During training, \(I_{src} = I_{tgt}\) (the same image), and the mask \(I_m\) restricts the loss to clothing/human body regions only.

3. Carefully Designed Application Conditions

  • Attention Layer Selection: Only high-resolution attention layers with resolution \(\ge 1/32\) of the original image are involved (low-resolution warping is imprecise).
  • Timestep Selection: Leffa loss is computed only when \(t < 500\) (out of \(T=1000\)) (when noise is too high, attention cannot align semantics correctly).
  • Temperature Coefficient: A larger \(\tau=2.0\) is used to make attention smoother and more fault-tolerant.
  • Progressive Training: Baseline training at low resolution \(\rightarrow\) training at high resolution \(\rightarrow\) fine-tuning with Leffa loss in the final stage.

Loss & Training

\(\mathcal{L}_{finetune} = \mathcal{L}_{diffusion} + \lambda_{leffa} \mathcal{L}_{leffa}\)
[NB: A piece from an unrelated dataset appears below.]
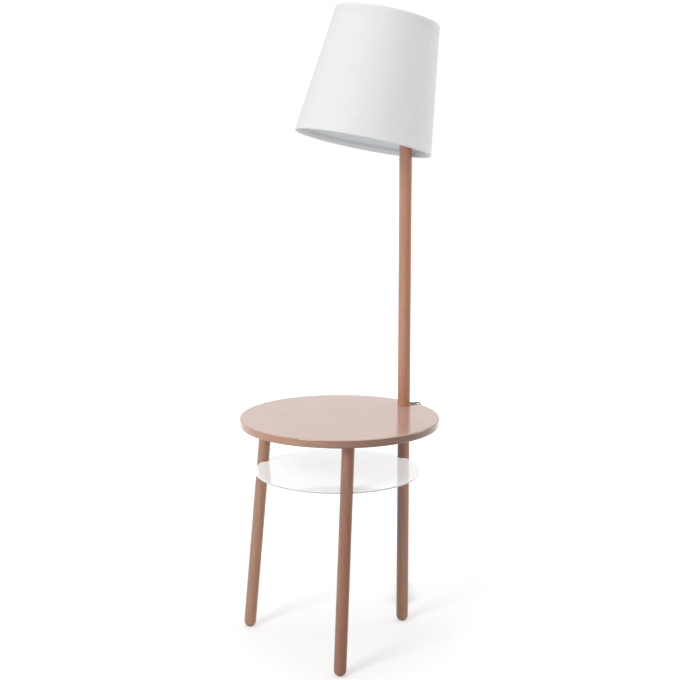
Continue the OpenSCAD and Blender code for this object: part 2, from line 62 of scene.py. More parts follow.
# %% Measures
TABLE_H, TABLE_T, TABLE_R = 526, 18, 225
SHELF_H = 403
BOX_X = 9.4986  # from the frame's origin back to the table's centre
LEG_RING = 184.4  # radius of the ring on which the three legs stand
SPLAY = 5  # degrees that the two free legs lean outwards
MAST_X = LEG_RING - BOX_X
PIN_Z = 1364.5  # height of the tilt pin
LEAN = radians(13.8)
ARM, RISE = 62.5, 30  # from the pin out to the shade's axis, and up to its top plane
SHADE_H, TOP_R, BOTTOM_R = 281, 116.5, 153
CORD_D = 3


def from_mast(x, y, z):
    """A point measured from the mast's axis and the floor."""
    return Vector((MAST_X + x, y, z)) / 1000


def from_pin(x, y, z):
    """A point of the tilting head, measured from the tilt pin along the head's own axes."""
    return from_mast(x * cos(LEAN) + z * sin(LEAN), y, PIN_Z + z * cos(LEAN) - x * sin(LEAN))


def down_shade(r, turn, s):
    """A point at radius r and depth s below the shade's top plane."""
    return from_pin(r * cos(turn) - ARM, r * sin(turn), RISE - s)


print("tilt pin at", [round(x, 4) for x in from_pin(0, 0, 0)])
print("middle of the shade's mouth at", [round(x, 4) for x in down_shade(0, 0, SHADE_H)])

# %% [markdown]
# The photograph was taken from a height of 1.3 m with a moderate telephoto lens. A fit to the
# outlines of top, shelf, mast and shade gave the place of the camera, its pitch and its lens. The
# picture is used whole, so the lens needs no shift.

# %% Camera
IMAGE_PX, FOCAL_PX = 680, 1488.2
SENSOR_MM = 36
TURN_IN_PLAN, PITCH = radians(35.873), 0.1812
camera = bpy.data.objects.new("camera", bpy.data.cameras.new("camera"))
scene.collection.objects.link(camera)
camera.location = (-1.92624, -2.65230, 1.3001)
camera.rotation_euler = (pi / 2 - PITCH, 0, -TURN_IN_PLAN)
camera.data.sensor_width = SENSOR_MM
camera.data.lens = FOCAL_PX * SENSOR_MM / IMAGE_PX
camera.data.clip_end = 60
scene.camera = camera
print("lens", round(camera.data.lens, 1), "mm")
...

\(\lambda_{leffa} = 10^{-3}\), using Leffa loss as a regularization term without interfering with the main generation quality.

Key Experimental Results

Main Results

VITON-HD Virtual Try-On:

Method Paired FID ↓ SSIM ↑ LPIPS ↓ Unpaired FID ↓
CatVTON 5.42 0.870 0.057 9.02
IDM-VTON 5.76 0.850 0.063 9.84
StableVITON 8.23 0.888 0.073 -
Leffa 4.54 0.899 0.048 8.52

Paired FID drops from 5.42 to 4.54 (−16.2%), and LPIPS drops from 0.057 to 0.048 (−15.8%).
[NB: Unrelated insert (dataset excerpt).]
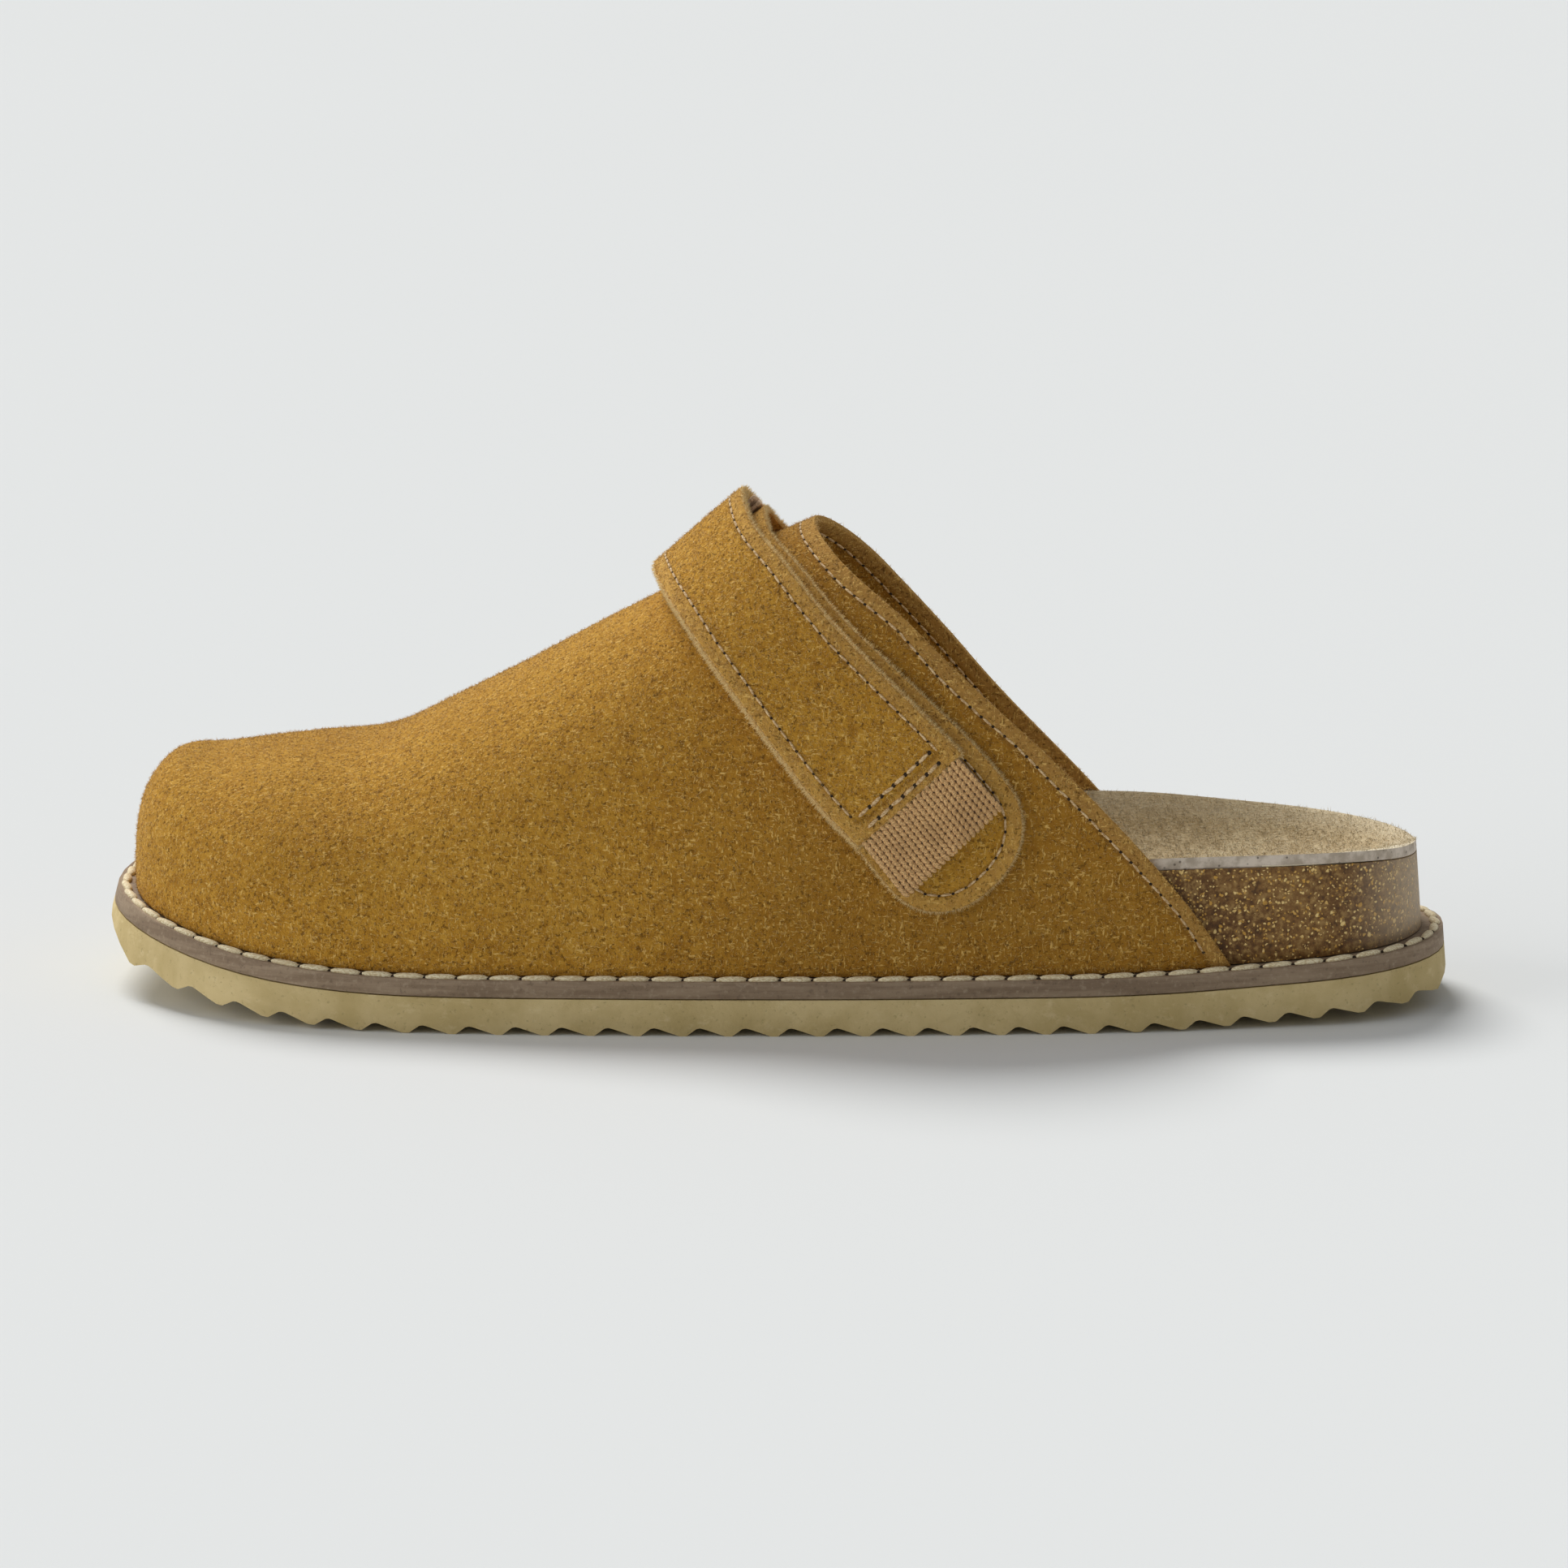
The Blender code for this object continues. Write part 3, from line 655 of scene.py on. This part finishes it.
def sew(name, line, s, thread, closed=False):
    # a row of stitches with the needle holes between them
    found = stations(line, s["pitch"] * mm, closed)
    length, width, height = (s[key] * mm for key in ("length", "width", "height"))
    shape = threadShape("stitchShape", length, width, height, s.get("twist", 0.0))
    rng = np.random.default_rng(s["seed"])
    places = []
    for place, along, up in found:
        turn = math.radians(s.get("lean", 0) + rng.normal(0, s.get("jitter", 3)))
        places.append(frameOf(place, along, up, turn, s["lift"] * mm))
    copyAt(name, shape, places, thread)
    dropShape(shape)
    wide = s["hole"] * mm
    hole = threadShape("holeShape", wide, wide * 0.85, wide * 0.5)
    holeTurn = 0.3
    holeLift = s.get("holeLift", -0.05) * mm
    dots = []
    for place, along, up in found:
        dots.append(frameOf(place + along * s["pitch"] * mm / 2, along, up, holeTurn, holeLift))
    copyAt(name + "Holes", hole, dots, paintedHoleShade)
    dropShape(hole)


# upper
upper = {
    "smooth": 2,
    "edgeRound": 0.7 * mm,
    "bandWidth": 3.9,           # millimetres from the collar's edge to its seam
    "seamTrim": 2.0,            # millimetres left unsewn at each end of it
    # soft hollows and ridges: from, to, half width, depth (ridge below zero), all in millimetres
    "folds": (
        ((-86, -30, 40), (-80, 10, 50), 9, 0.55),
        ((-78, -46, 24), (-74, -36, 42), 8, 0.45),
        ((-60, -48, 22), (-48, -36, 46), 10, -0.5),
        ((-34, -47, 20), (-20, -34, 54), 9, 0.45),
        ((-4, -46, 16), (4, -38, 44), 8, -0.4),
        ((14, -45, 14), (22, -40, 34), 7, 0.4),
        ((-100, -20, 46), (-96, 20, 47), 8, -0.5),
        ((-70, 40, 26), (-62, 30, 48), 9, 0.5),
        ((-30, 38, 24), (-14, 26, 62), 9, 0.45),
    ),
    "unevenness": 0.16 * mm,
    "lumps": (55, 130),         # scales of the broad and of the fine unevenness
}


def pressFolds(piece, faces, s):
    mesh = piece.data
    broad, fine = s["lumps"]
    used = set()
    for index in faces:
        used.update(mesh.polygons[index].vertices)
    for index in used:
        v = mesh.vertices[index]
        push = noise.noise(v.co * broad) * s["unevenness"] + noise.noise(v.co * fine) * s["unevenness"] * 0.5
        for start, end, half, depth in s["folds"]:
            a, b = Vector(start) * mm, Vector(end) * mm
            t = max(0.0, min(1.0, (v.co - a).dot(b - a) / (b - a).length_squared))
            gap = (v.co - a.lerp(b, t)).length / (half * mm)
            if gap < 3:
                push -= depth * mm * math.exp(-gap * gap)
        v.co += v.normal * push


def outerSkin(f):
    return f.calc_area() * f.normal.y * f.calc_center_median().y


def innerSkin(f):
    return -f.calc_area() * f.normal.y * max(0.0, f.calc_center_median().y)


def collarOf(loops):
    sides = [side for loop in loops for side in splitAtCorners(loop)]
    return max(sides, key=lambda side: max(p.z for p in side))


upperPiece = weldedCopy("upper", "upperSuede")
_, upperLoops, _ = patchFaces(upperPiece, outerSkin, 45)
_, liningLoops, _ = patchFaces(upperPiece, innerSkin, 45)
collarLine, liningLine = collarOf(upperLoops), collarOf(liningLoops)
soften(upperPiece, upper["smooth"], upper["edgeRound"], 2)
upperFaces, _, _ = patchFaces(upperPiece, outerSkin, 22)
pressFolds(upperPiece, upperFaces, upper)
upperFaces, _, upperTree = patchFaces(upperPiece, outerSkin, 22)
liningFaces, _, liningTree = patchFaces(upperPiece, innerSkin, 22)
print("upper:", len(upperFaces), "faces outside and", len(liningFaces), "inside")
storeEdgeGap(upperPiece, [collarLine])
upperPiece.data.materials.append(suedeMaterial("upperSuedeNap", suedeLook, upper["bandWidth"], True))
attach(upperPiece, "root")
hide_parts("upper")

collarStitch = {"pitch": 3.1, "length": 2.5, "width": 0.5, "height": 0.42, "lift": 0.02, "hole": 0.75,
                "seed": 3}
collarSeam = insetLine(collarLine, upperTree, upper["bandWidth"] * mm, upper["seamTrim"] * mm)
sew("collarSeam", collarSeam, collarStitch, threadTan)

liningSeam = insetLine(liningLine, liningTree, upper["bandWidth"] * mm, upper["seamTrim"] * mm)
sew("liningSeam", liningSeam, dict(collarStitch, seed=4), threadTan)

upperNap = {"count": 48000, "length": (0.45, 1.15), "stand": (0.1, 0.5), "width": 0.13,
            "lay": (0.2, 0, -0.3), "seed": 11}
growNap("upperNap", upperPiece, upperNap, fibreTan, upperFaces)
print("upper sewn")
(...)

DressCode Virtual Try-On (All Categories):

Method Paired FID ↓ SSIM ↑ Unpaired FID ↓
CatVTON 3.99 0.892 6.14
OOTDiffusion 4.61 0.885 12.57
Leffa 2.06 0.924 4.48

Paired FID drops from 3.99 to 2.06 (−48.4%), showing a highly significant improvement.
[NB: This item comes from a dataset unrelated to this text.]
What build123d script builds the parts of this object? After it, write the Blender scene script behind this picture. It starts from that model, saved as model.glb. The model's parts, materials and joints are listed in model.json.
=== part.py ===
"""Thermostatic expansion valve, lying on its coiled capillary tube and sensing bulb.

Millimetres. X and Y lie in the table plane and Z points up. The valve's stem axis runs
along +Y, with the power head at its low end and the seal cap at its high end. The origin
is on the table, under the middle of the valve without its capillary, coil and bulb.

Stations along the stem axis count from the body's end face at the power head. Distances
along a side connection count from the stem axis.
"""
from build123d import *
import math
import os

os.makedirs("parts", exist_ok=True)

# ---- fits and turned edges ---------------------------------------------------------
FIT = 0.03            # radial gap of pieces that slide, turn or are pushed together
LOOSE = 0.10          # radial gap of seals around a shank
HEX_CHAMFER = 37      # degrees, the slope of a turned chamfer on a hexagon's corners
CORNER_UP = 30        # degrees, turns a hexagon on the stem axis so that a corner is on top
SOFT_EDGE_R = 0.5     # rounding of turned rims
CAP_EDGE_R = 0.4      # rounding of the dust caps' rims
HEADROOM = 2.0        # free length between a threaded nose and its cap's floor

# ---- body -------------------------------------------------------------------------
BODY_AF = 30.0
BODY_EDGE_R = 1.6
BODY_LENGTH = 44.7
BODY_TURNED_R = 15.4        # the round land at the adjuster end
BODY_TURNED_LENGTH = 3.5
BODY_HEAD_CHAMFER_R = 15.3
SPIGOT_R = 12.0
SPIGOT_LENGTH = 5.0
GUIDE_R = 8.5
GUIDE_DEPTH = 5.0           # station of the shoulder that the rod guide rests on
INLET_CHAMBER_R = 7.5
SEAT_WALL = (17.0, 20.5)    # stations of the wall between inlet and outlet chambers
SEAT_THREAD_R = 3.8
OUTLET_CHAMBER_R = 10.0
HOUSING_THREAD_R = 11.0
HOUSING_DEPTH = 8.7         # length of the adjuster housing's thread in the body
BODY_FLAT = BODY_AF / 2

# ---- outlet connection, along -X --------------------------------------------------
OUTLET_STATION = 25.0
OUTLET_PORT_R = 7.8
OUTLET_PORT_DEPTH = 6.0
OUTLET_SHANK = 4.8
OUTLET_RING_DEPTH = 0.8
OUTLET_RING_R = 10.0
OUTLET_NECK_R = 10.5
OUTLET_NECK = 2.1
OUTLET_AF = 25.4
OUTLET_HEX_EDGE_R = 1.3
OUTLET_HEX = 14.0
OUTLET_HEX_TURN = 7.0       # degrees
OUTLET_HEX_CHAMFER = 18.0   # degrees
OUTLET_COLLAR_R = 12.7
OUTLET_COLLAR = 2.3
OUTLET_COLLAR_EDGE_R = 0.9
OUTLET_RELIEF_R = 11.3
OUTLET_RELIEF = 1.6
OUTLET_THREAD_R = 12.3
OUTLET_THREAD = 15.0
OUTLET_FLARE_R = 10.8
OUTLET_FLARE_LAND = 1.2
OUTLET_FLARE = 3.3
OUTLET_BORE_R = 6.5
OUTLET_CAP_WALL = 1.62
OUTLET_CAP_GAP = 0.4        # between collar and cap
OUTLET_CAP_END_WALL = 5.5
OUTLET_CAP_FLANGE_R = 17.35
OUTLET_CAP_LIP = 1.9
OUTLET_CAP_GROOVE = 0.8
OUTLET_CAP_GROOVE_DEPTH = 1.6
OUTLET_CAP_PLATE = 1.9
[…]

DeepFashion Pose Transfer (512×352):

Method FID ↓ SSIM ↑ LPIPS ↓
CFLD 9.36 0.729 0.171
PIDM 9.81 0.684 0.192
Leffa 7.75 0.714 0.159

Key Findings

  • Leffa loss is model-agnostic: applying it to IDM-VTON reduces Paired FID from 5.76 \(\rightarrow\) 5.20, and applying it to CatVTON reduces it from 5.42 \(\rightarrow\) 5.11.
  • Visualization validation: After incorporating Leffa, the attention maps transition from a scattered state to precisely aligning with the corresponding regions.
  • Temperature \(\tau=2.0\) is optimal: too small yields unstable gradients, while too large leads to blurry matches.
  • Timestep threshold of 500 is optimal: below 200 is too strict (insufficient supervision signal), while above 700 introduces too much noise interference.

Highlights & Insights

  1. Deep Insights: Attributes the root cause of detail distortions to attention visualization, and validates the causal relationship via manual correction experiments—a textbook research methodology.
  2. Extremely Simple Implementation: Leffa loss only requires calculating the flow field from existing attention maps plus an L2 loss, requiring zero extra parameters and zero additional inference overhead.
  3. Model Agnosticity: Highly versatile, it can be plugged and played into any diffusion model that utilizes reference attention.
  4. Unified Framework: A single baseline handles both virtual try-on and pose transfer tasks simultaneously, achieving a clean and concise architecture.
  5. Substantial Improvement on DressCode (Paired FID 2.06): Indicates that Leffa's detail-preservation advantage is even more prominent on complex clothing categories.

Limitations & Future Work

  1. Built on SD1.5, transferring to stronger base models such as SDXL/SD3 could potentially yield further improvements.
  2. When severe occlusions or large angle variations exist between the reference and target images, the flow field assumption (one-to-one mapping) may break down.
  3. Validated only on person images; whether controllable generation of general objects/scenes can benefit from Leffa remains unexplored.
  4. The progressive training strategy increases the total training steps; whether Leffa loss can be introduced from the early stages of training warrants further investigation.
  • IDM-VTON (Choi et al., CVPR): One of the current virtual try-on SOTAs, on which this work validates Leffa's generalization ability.
  • CatVTON (Chong et al.): A representative of the concatenated self-attention paradigm; the baseline design of this paper is similar but cleaner.
  • CFLD (Lu et al.): A pose transfer SOTA; this paper significantly outperforms it in FID while yielding slightly lower SSIM.
  • Insight: The "attention \(\rightarrow\) flow field \(\rightarrow\) pixel-level supervision" paradigm can be generalized to any attention mechanism requiring spatial alignment, such as inpainting, image editing, and video generation.

Rating

⭐⭐⭐⭐⭐ — Precise insights, elegant method (the transition from attention to flow field is highly natural), comprehensive experiments (3 datasets × 2 tasks × model-agnostic validation), and exceptional practicality (zero additional inference overhead). A top-tier CVPR work.